Y así nació Jesús, como el más humilde de los hombres; allí, en medio de la humildad de un portal y recostado en una pesebrera, vino al mundo aquel que es “Hijo del altísimo”, aquel que es “Rey para siempre”.

Pero “vino a los suyos, y los suyos no lo recibieron”, aquellos que durante tantos años esperaron la llegada del Mesías fueron incapaces de abrir su corazón para acoger el lenguaje de Dios que se manifestaba en la sencillez y humildad del niño de Belén. Y por eso cerraron sus ojos y su corazón, y se privaron de ver el signo de la fuerza y el poder de Dios: “un niño envuelto en pañales y recostado en un pesebre”.

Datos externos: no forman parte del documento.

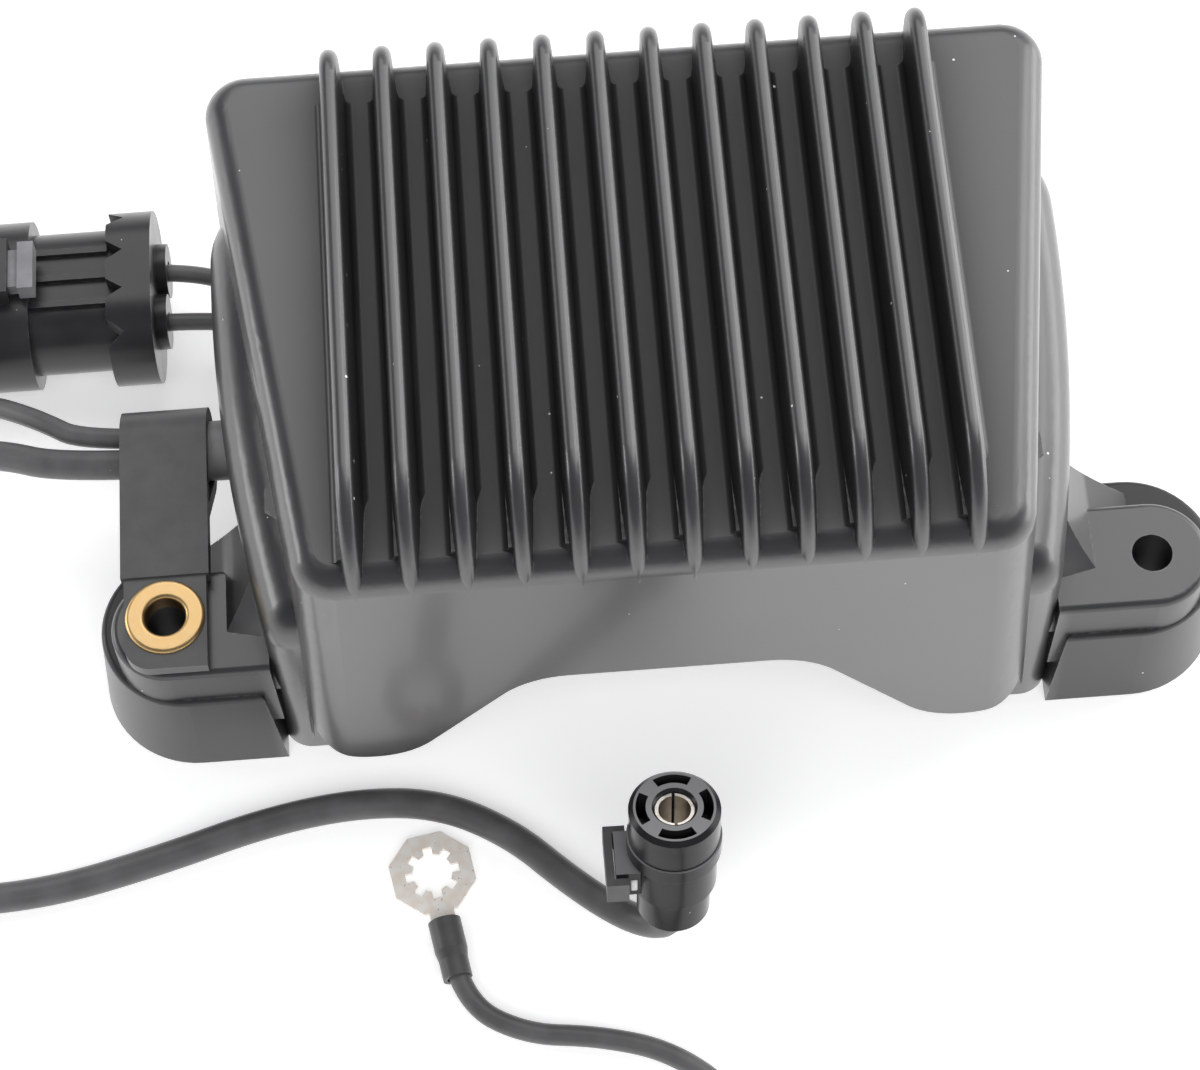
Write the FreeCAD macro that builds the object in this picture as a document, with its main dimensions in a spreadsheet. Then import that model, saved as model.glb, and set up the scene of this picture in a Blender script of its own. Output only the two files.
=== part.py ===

Sin embargo, “a los que lo recibieron les dio el poder de llegar a ser Hijos de Dios”, es decir, a los que lo acogieron en su corazón y se abrieron a la acción de su amor, les permitió participar del Reinado de Dios, no un reino de poder y majestad humanamente hablando, sino el reino del amor, la sencillez y la solidaridad, el reino de los humildes en donde Dios es la única riqueza.

Hermanos, estamos a pocos días de celebrar la Navidad del Señor; vamos a hacer memoria de este acontecimiento de salvación que ocurrió en belén hace dos mil años; pero también muchos hoy siguen siendo sordos y ciegos ante la gloria de Dios que se manifiesta en la humildad del pesebre, y por eso siguen cerrando sus corazones, haciendo que quede en vano la gracia que Dios quiere derramar en ellos.

Que no nos pase a nosotros lo mismo; no dejemos que este acontecimiento de gracia que nos disponemos a celebrar pase de largo; al contrario, abramos el corazón con toda humildad como lo hizo María, y acogiendo a Jesús en nuestra vida, dejemos que se haga en nosotros según la Palabra del Señor; si así lo hacemos tendremos la dicha de vivir el reinado de Dios, de recibir su misericordia y su amor, y de ver las maravillas que hace en los que se acogen a Él.

Que María, la estrella que ilumina este tiempo del adviento nos ayude a disponer el corazón y el alma, como dice la novena que rezamos estos días, para que con recogimiento y ternura aguardemos al Mesías, y para que seamos menos indignos de verle y amarle y adorarle por toda la eternidad.